Sweet Sinful Nights

“And you didn’t piss him off, I trust?”

Clay adopted a who me look. “I never piss anyone off. But you? You’re another story. If memory serves, you were pretty skilled in pissing off Shannon back in the day. You learned your lesson on that front? You’re treating her well now?”

Brent flashed back to last night and Shannon’s cries of ecstasy. To the past week, and how her eyes lit up with happiness over their lunches. To the sadness he saw in them, too, when she shared all her fears. All of it. Everything. He desperately wanted to be the man to make her happy. To give her hope.

“Like a queen,” he said. “Like a queen.”

“Excellent. That’s the only way to treat a woman.”





CHAPTER TWENTY-TWO


Shannon crossed her arms and watched her brother mow down targets with clockwork precision.

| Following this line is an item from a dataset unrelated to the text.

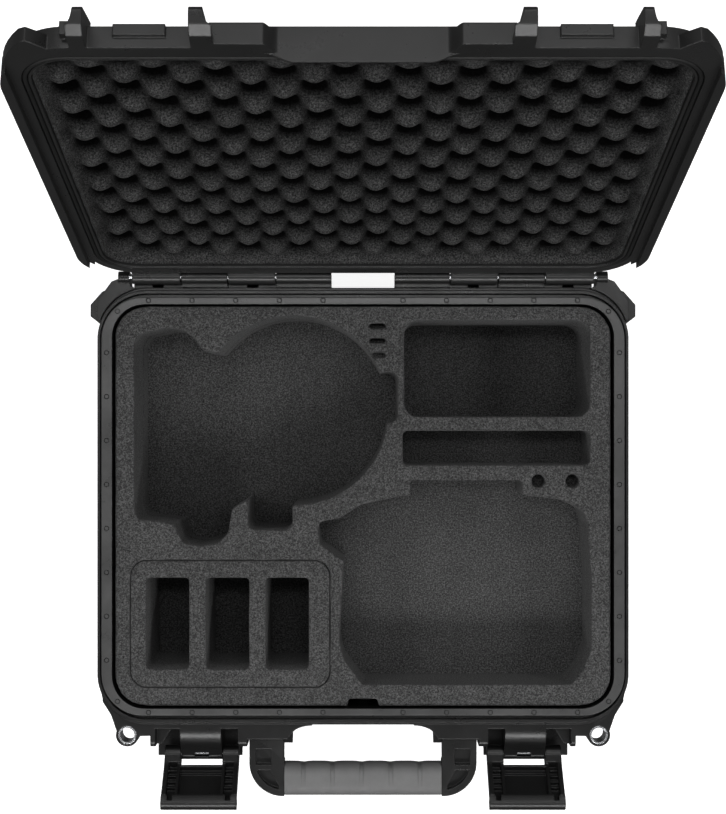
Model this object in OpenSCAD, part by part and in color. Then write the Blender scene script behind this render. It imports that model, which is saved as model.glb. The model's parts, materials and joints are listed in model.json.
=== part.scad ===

Huge earphones covered Ryan’s head, muffling out sound as he fired with one hand. A sure shot. She knew how to fire, too, though she rarely did. She owned a sub-compact Glock 42 that Ryan had bought her when she moved back to Vegas.

“It’s your housewarming present,” he’d remarked when he took her to the gun store.

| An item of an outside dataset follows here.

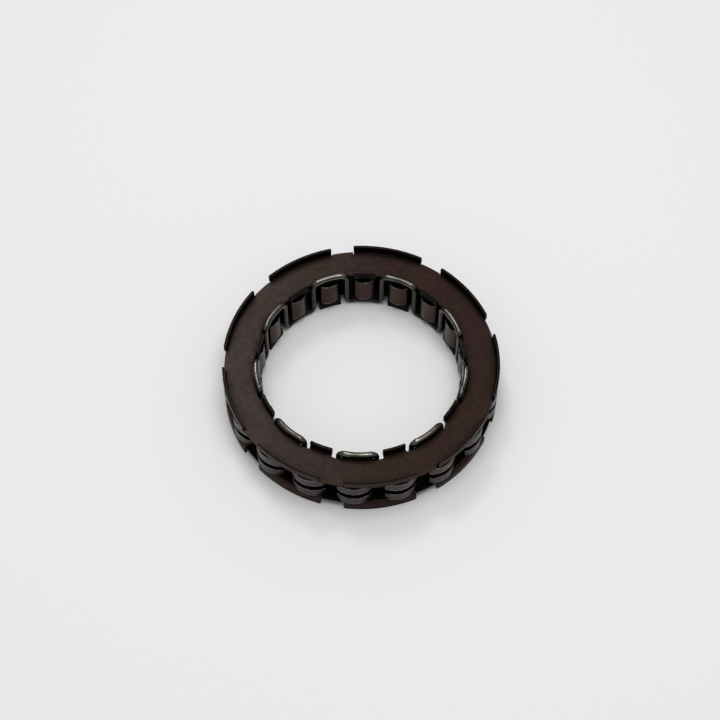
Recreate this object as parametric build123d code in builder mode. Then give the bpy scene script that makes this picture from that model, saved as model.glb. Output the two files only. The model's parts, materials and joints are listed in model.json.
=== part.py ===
"""Sprag clutch insert: eighteen cam sprags caged between two pressed side plates.

Millimetres. The clutch axis is Z, the origin lies on it at mid width. An outer tab is centred
on +X. Seen from +Z the sprags lock an inner race that turns clockwise and let it run anticlockwise.
"""

from build123d import *
from math import cos, radians, sin, sqrt
import os

os.makedirs("parts", exist_ok=True)

# ---------------------------------------------------------------- races the insert runs between
SHAFT_DIA = 42.10
OUTER_RACE_DIA = 58.76
WIDTH = 11.3
TAB_COUNT = 9

# ---------------------------------------------------------------- side plates, pressed sheet
SHEET = 0.5
BEND_INSIDE = 0.4
TAB_HEIGHT = 1.9
CAGE_TO_RACE = 0.18
CAGE_TO_SHAFT = 0.60
RIM_GAP_WIDTH = 4.9
RIM_SETBACK = 0.45
INNER_TAB_WIDTH = 4.9
LIP_HEIGHT = 0.1
TAB_CORNER = 0.25
NOTCH_SIDE = 0.15

# ---------------------------------------------------------------- meander spring, round wire
WIRE_DIA = 1.3
WIRE_FLAT_COUNT = 8
WIRE_BEND = 1.35
WIRE_TO_SHAFT = 0.40
WIRE_BELOW_TABS = 0.05
WIRE_TO_PLATE = 0.12

# ---------------------------------------------------------------- sprags
END_PLAY = 0.05
INNER_CAM = 3.0
OUTER_CAM = 5.1
INNER_CAM_OFFSET = 0.15
OUTER_CAM_OFFSET = -0.65
FOOT_PRELOAD = 0.05
HEAD_LIFT = 0.12
FOOT_HALF_WIDTH = 2.15
WAIST_HALF_WIDTH = 1.95
HEAD_LEADING = 3.5
HEAD_TRAILING = 4.05
SPRAG_CORNER = 0.22

# ---------------------------------------------------------------- garter spring in its groove
GARTER_COIL = 1.3
GARTER_FLAT_COUNT = 8
GROOVE_DEPTH = 4.45
GARTER_TO_GROOVE = 0.2
GARTER_TO_FLOOR = 0.6

# ---------------------------------------------------------------- derived sizes
BEND_FACET = 2 - sqrt(2)  # a facet that touches the arc of a bend, as a share of its radius
SPRAG_COUNT = 2 * TAB_COUNT
TAB_PITCH = 360 / TAB_COUNT
SPRAG_PITCH = 360 / SPRAG_COUNT
SHAFT_R = SHAFT_DIA / 2
RACE_R = OUTER_RACE_DIA / 2

top = WIDTH / 2
face = top - TAB_HEIGHT
underside = face - SHEET
cage_r = RACE_R - CAGE_TO_RACE
bore_r = SHAFT_R + CAGE_TO_SHAFT

wire_r = SHAFT_R + WIRE_TO_SHAFT + WIRE_DIA / 2
wire_top = top - WIRE_BELOW_TABS - WIRE_DIA / 2
wire_half_angle = SPRAG_PITCH / 2
leg_x = wire_r * cos(radians(SPRAG_PITCH / 2))
leg_y = wire_r * sin(radians(SPRAG_PITCH / 2))
notch_end = leg_x + WIRE_DIA / 2 + WIRE_TO_PLATE
notch_near = INNER_TAB_WIDTH / 2
notch_far = leg_y + WIRE_DIA / 2 + NOTCH_SIDE
notch_depth = notch_end - bore_r + SHEET

sprag_half = underside - END_PLAY
foot_r = SHAFT_R - FOOT_PRELOAD
head_r = RACE_R - HEAD_LIFT
inner_cam_r = sqrt((foot_r + INNER_CAM) ** 2 - INNER_CAM_OFFSET**2)
outer_cam_r = sqrt((head_r - OUTER_CAM) ** 2 - OUTER_CAM_OFFSET**2)
waist_r = (foot_r + head_r) / 2 - 0.6
groove_floor = head_r - GROOVE_DEPTH
groove_width = GARTER_COIL + 2 * GARTER_TO_GROOVE
garter_r = groove_floor + GARTER_TO_FLOOR + GARTER_COIL / 2


def at_angle(radius, degrees, z=0.0):
    """Point at a radius and an angle about the clutch axis."""
    return Vector(radius * cos(radians(degrees)), radius * sin(radians(degrees)), z)


# ================================================================ side plates
with BuildPart() as upper_side_plate:
    # channel section, turned up at the rim and at the bore, each bend as one facet
    with BuildSketch(Plane.XZ) as channel:
        with BuildLine():
            Polyline(
                (bore_r, underside),
                (cage_r, underside),
                (cage_r, top),
                (cage_r - SHEET, top),
                (cage_r - SHEET, face),
                (bore_r + SHEET, face),
                (bore_r + SHEET, top),
                (bore_r, top),
                close=True,
            )
        make_face()
        chamfer(channel.vertices().group_by(Axis.Y)[0], length=BEND_FACET * (BEND_INSIDE + SHEET))
        chamfer(channel.vertices().filter_by_position(Axis.Y, face, face), length=BEND_FACET * BEND_INSIDE)
    revolve(axis=Axis.Z)

    # gaps that part the outer flange into tabs, with the web's rim set straight behind them
    for level, inset in ((underside, RIM_SETBACK), (face, SHEET + BEND_INSIDE)):
        with BuildSketch(Plane.XY.offset(level)):
            with PolarLocations(cage_r - inset, TAB_COUNT, start_angle=TAB_PITCH / 2):
                Rectangle(inset + SHEET, RIM_GAP_WIDTH, align=(Align.MIN, Align.CENTER))
        extrude(amount=top - level, mode=Mode.SUBTRACT)

    # the bore flange stays tall over every second sprag and low under the wire loops
    with BuildSketch(Plane.XY.offset(face + LIP_HEIGHT)):
        Circle(bore_r + SHEET + BEND_INSIDE)
        with PolarLocations(bore_r, TAB_COUNT, start_angle=TAB_PITCH / 4):
            Rectangle(6 * SHEET, INNER_TAB_WIDTH, mode=Mode.SUBTRACT)
    extrude(amount=top - face, mode=Mode.SUBTRACT)

    # notches beside the tall tabs, where the legs of the wire pass through
    with BuildSketch(Plane.XY.offset(underside)):
        with PolarLocations(0, TAB_COUNT, start_angle=TAB_PITCH / 4):
            for side in (-1, 1):
                with Locations((notch_end - notch_depth / 2, side * (notch_near + notch_far) / 2)):
                    Rectangle(notch_depth, notch_far - notch_near)
    extrude(amount=top - underside, mode=Mode.SUBTRACT)

    # broken free corners of the tabs
    tab_ends = upper_side_plate.edges().filter_by(GeomType.LINE).filter_by_position(Axis.Z, top, top)
    chamfer(tab_ends, length=TAB_CORNER)

upper_side_plate.part.label = "upper_side_plate"
export_step(upper_side_plate.part, "parts/upper_side_plate.step")

# the lower plate is the same pressing turned over about the diameter through an outer tab
with BuildPart() as lower_side_plate:
    add(upper_side_plate.part.rotate(Axis.X, 180))
lower_side_plate.part.label = "lower_side_plate"
export_step(lower_side_plate.part, "parts/lower_side_plate.step")

# ================================================================ meander spring
# One round wire that crosses over the upper plate and under the lower plate in turn. Its
# section is an eight-sided prism of the wire's diameter, which keeps the many bends light.
with BuildPart() as meander_spring:
    with BuildLine() as wire_path:
        for span in range(SPRAG_COUNT):
            side = 1 if span % 2 else -1
            start = at_angle(wire_r, span * SPRAG_PITCH)
            end = at_angle(wire_r, (span + 1) * SPRAG_PITCH)
            forward = at_angle(WIRE_BEND, span * SPRAG_PITCH + 90)
            backward = at_angle(WIRE_BEND, (span + 1) * SPRAG_PITCH - 90)
            leg_end = Vector(0, 0, side * (wire_top - WIRE_BEND))
            loop_level = Vector(0, 0, side * wire_top)
            up = Vector(0, 0, side)
            TangentArc(start + leg_end, start + forward + loop_level, tangent=up)
            TangentArc(start + forward + loop_level, end + backward + loop_level, tangent=forward)
            TangentArc(end + backward + loop_level, end + leg_end, tangent=-backward)
            Line(end + leg_end, end - leg_end)
    with BuildSketch(Plane(origin=at_angle(wire_r, 0), z_dir=(0, 0, 1))):
        RegularPolygon(WIRE_DIA / 2, WIRE_FLAT_COUNT)
    sweep(path=wire_path.wire())

meander_spring.part.label = "meander_spring"
export_step(meander_spring.part, "parts/meander_spring.step")

# ================================================================ garter spring
with BuildPart() as garter_spring:
    with BuildSketch(Plane.XZ):
        with Locations((garter_r, 0)):
            RegularPolygon(GARTER_COIL / 2, GARTER_FLAT_COUNT)
    revolve(axis=Axis.Z)
garter_spring.part.label = "garter_spring"
export_step(garter_spring.part, "parts/garter_spring.step")


# ================================================================ sprags
def on_cam(cam_r, cam_offset, cam_radius, offset, outward):
    """Point of a cam circle at a sideways offset, on its outer or its inner half."""
    rise = sqrt(cam_radius**2 - (offset - cam_offset) ** 2)
    return (cam_r + outward * rise, offset)


def make_sprag(degrees):
    """One sprag at an angle: two cams with offset centres, a waist and the spring groove."""
    head_lead = on_cam(outer_cam_r, OUTER_CAM_OFFSET, OUTER_CAM, OUTER_CAM_OFFSET - HEAD_LEADING, 1)
    head_trail = on_cam(outer_cam_r, OUTER_CAM_OFFSET, OUTER_CAM, OUTER_CAM_OFFSET + HEAD_TRAILING, 1)
    foot_lead = on_cam(inner_cam_r, INNER_CAM_OFFSET, INNER_CAM, -FOOT_HALF_WIDTH, -1)
    foot_trail = on_cam(inner_cam_r, INNER_CAM_OFFSET, INNER_CAM, FOOT_HALF_WIDTH, -1)
    local = Plane.XY.rotated((0, 0, degrees))

    with BuildPart() as sprag:
        with BuildSketch(local.offset(-sprag_half)):
            with BuildLine():
                ThreePointArc(head_lead, (outer_cam_r + OUTER_CAM, OUTER_CAM_OFFSET), head_trail)
                ThreePointArc(head_trail, (waist_r, WAIST_HALF_WIDTH), foot_trail)
                ThreePointArc(foot_trail, (inner_cam_r - INNER_CAM, INNER_CAM_OFFSET), foot_lead)
                ThreePointArc(foot_lead, (waist_r, -WAIST_HALF_WIDTH), head_lead)
            outline = make_face()
            chamfer(outline.vertices(), length=SPRAG_CORNER)
        extrude(amount=2 * sprag_half)
        # groove across the head for the garter spring
        with BuildSketch(local.offset(-groove_width / 2)):
            with Locations((groove_floor, 0)):
                Rectangle(GROOVE_DEPTH + 1, 3 * HEAD_TRAILING, align=(Align.MIN, Align.CENTER))
        extrude(amount=groove_width, mode=Mode.SUBTRACT)
    return sprag


for number in range(SPRAG_COUNT):
    sprag = make_sprag((number + 0.5) * SPRAG_PITCH)
    sprag.part.label = f"sprag_{number + 1:02d}"
    export_step(sprag.part, f"parts/{sprag.part.label}.step")
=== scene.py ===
"""Dresses a caged sprag clutch insert and lights it on a pale studio floor.

The clutch is a ring of eighteen cam sprags between two pressed side plates. A round spring wire
meanders over and under the plates to hold them apart, and a garter spring coiled round the
sprags' grooves leans every sprag against both races.

Lengths are in metres. The clutch axis is Z, and an outer tab is centred on +X.
"""

import json
import logging
import math
from dataclasses import dataclass
from enum import Enum

import bpy
from mathutils import Matrix, Vector
from mathutils.geometry import delaunay_2d_cdt, intersect_point_line


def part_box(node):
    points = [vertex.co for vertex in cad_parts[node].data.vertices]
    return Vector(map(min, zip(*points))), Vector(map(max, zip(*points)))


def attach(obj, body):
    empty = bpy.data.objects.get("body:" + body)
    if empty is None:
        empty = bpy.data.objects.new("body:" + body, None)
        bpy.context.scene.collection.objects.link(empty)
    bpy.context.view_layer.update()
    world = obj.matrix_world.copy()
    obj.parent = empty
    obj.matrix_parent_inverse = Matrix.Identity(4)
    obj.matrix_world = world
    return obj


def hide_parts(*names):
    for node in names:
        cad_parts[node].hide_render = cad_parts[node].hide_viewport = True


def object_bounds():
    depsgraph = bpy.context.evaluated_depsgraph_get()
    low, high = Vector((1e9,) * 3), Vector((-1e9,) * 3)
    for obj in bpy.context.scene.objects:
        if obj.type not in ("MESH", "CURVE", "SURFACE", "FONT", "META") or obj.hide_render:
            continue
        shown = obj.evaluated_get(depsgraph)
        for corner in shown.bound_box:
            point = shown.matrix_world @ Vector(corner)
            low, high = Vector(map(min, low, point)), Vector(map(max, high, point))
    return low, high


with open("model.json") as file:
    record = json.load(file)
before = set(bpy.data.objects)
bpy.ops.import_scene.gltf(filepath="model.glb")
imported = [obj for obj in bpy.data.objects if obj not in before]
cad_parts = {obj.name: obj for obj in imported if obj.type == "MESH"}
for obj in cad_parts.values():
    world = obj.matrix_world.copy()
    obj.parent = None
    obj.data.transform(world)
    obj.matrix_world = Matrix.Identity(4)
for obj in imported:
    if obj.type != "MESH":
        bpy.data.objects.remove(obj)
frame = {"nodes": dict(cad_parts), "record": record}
cad_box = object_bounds()

MM = 0.001
LOG = logging.getLogger("sprag_clutch")

CLOSE = 1e-6  # places on the sheet that are nearer than this count as one
LENGTH_GRID = 1e8  # steps to the metre on which a sheet's points are welded
ANGLE_GRID = 1e4  # steps to the degree on which they are welded
KEEP_INSIDE = 1  # the triangulation's option to keep only what lies inside its border
MERGE_WITHIN = 1e-5  # how near the triangulation takes two points for one, in millimetres

Triple = tuple[float, float, float]
Colour = Triple
Corner = Triple  # its way along the sheet, its distance aside and its radius
Node = bpy.types.Node
Socket = bpy.types.NodeSocket
Object = bpy.types.Object


# ======== small helpers
def ring_point(radius: float, degrees: float, height: float = 0.0) -> Vector:
    """Gives a point by its distance and angle about the clutch axis and its height above mid width."""
    angle = math.radians(degrees)
    return Vector((radius * math.cos(angle), radius * math.sin(angle), height))


def mount_radius(name: str) -> float:
    """Reads the radius of one of the clutch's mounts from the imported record, in metres."""
    mounts = {mount["name"]: mount for mount in frame["record"]["mounts"]}
    return mounts[name]["dims"]["r_mm"] * MM


def in_scene(name: str, data: bpy.types.ID) -> Object:
    """Makes an object of its data and adds it to the scene."""
    made = bpy.data.objects.new(name, data)
    bpy.context.scene.collection.objects.link(made)
    return made


def mesh_object(name: str, points: list[Vector], faces: list[list[int]]) -> Object:
    """Makes a smoothly shaded mesh object and adds it to the scene.

    Args:
        name: Its name.
        points: The mesh's points.
        faces: Its faces, each the numbers of its points.

    Returns:
        The new object.
    """
    mesh = bpy.data.meshes.new(name)
    mesh.from_pydata(points, [], faces)
    mesh.polygons.foreach_set("use_smooth", [True] * len(mesh.polygons))
    mesh.update()
    return in_scene(name, mesh)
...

“You afraid the Royal Sinners are coming for me?” she asked, joking but not joking.

He’d squeezed her shoulders reassuringly. “They’re not coming for you. But you never know who is.” He’d filled out the paperwork, plunked down his credit card, then handed her the weapon and said, “Welcome home.”

Then he’d taught her how to handle a gun.

Sometimes she joined him at Reiss, sharing his intensity of focus, his cold concentration. Other times, she wished she’d never learned to shoot, never imagined that she might need to. Even if you were skilled in how to shoot, a gun couldn’t always save you. In fact, it probably wouldn’t save you. If her father had carried a gun, he’d still be dead. He’d been shot in the back, and never saw it coming.

Guns were useless when someone put a price tag on your head.

Ryan took aim at another black and white cardboard cutout. Shannon counted off in her head with each bullet.

One target. Two targets. Three targets. Now, four. Now, five. Absently, she crossed her fingers, hoping for a perfect six. Random, but that was the number she picked.

He landed the last one. Straight down the middle. He lowered his arm, his revolver solidly in his right palm. After he tugged off the earphones and goggles, he turned around, and flashed her a bright smile. He blew on the end of the gun, and winked.

Show off, she mouthed, watching him from just outside.

He waved her into his lane, gesturing for her to join him. “You hit half of what I did, I’ll buy you lunch,” he said.

She rolled her eyes, but accepted the challenge. He positioned the earphones over her head, placed the goggles on her eyes, and set the Smith & Wesson in her palm. She planted her feet wide, peered down the lane, and raised both hands, keeping the weapon steady, solid against her flesh. She peered at the target at the end of the range, a black and white sketch of a body with a bulls-eye on his chest.

She tried not to think of Stefano ending her father’s life. But that trick never worked. She always pictured that man, that street thug, that fucking scum who took a job from her mother.

That killer.

If she didn’t see Stefano at the end of the barrel she’d imagine her mom. She couldn’t go there. She couldn’t live in that land of hate for the woman who’d raised her, taken care of her, kissed her goodnight. If she pictured her mom, she’d be just the same as her.

Her hate was reserved for the triggerman. For the man who had shed her father’s blood. Her jaw tightened, and she watched the reel. Each unlived moment played before her eyes. Her father would never know where she’d gone to college, what she did for a living, if she was happy, if she was in love. He’d never walk her down the aisle, and he’d never tuck his grandchildren into bed or take them to the park.

He’d never enjoy a day of fishing as a retired man—his dream.

He’d never celebrate his fiftieth birthday. He was eternally thirty-six, and always would be.

He’d never grow old.

They took that all away from him.

From her.

From her grandparents.

From her brothers.

Her teeth were clenched, her lips were a tightrope, and her hands belonged to a surgeon. Steady, practiced, perfect.

She fired three shots to the heart.

Adrenaline surged through her, lighting up her bloodstream with wild energy. She could lift a car, fight a man twice her size, or run down any enemy. Her chest rose and fell; her fingertips tingled. Then those endorphins were chased with a dose of red-hot anger, with the madness that comes from the black hole of loss.

She pressed her fingertip to the trigger, wanting, wishing, eager. Itching to fire again.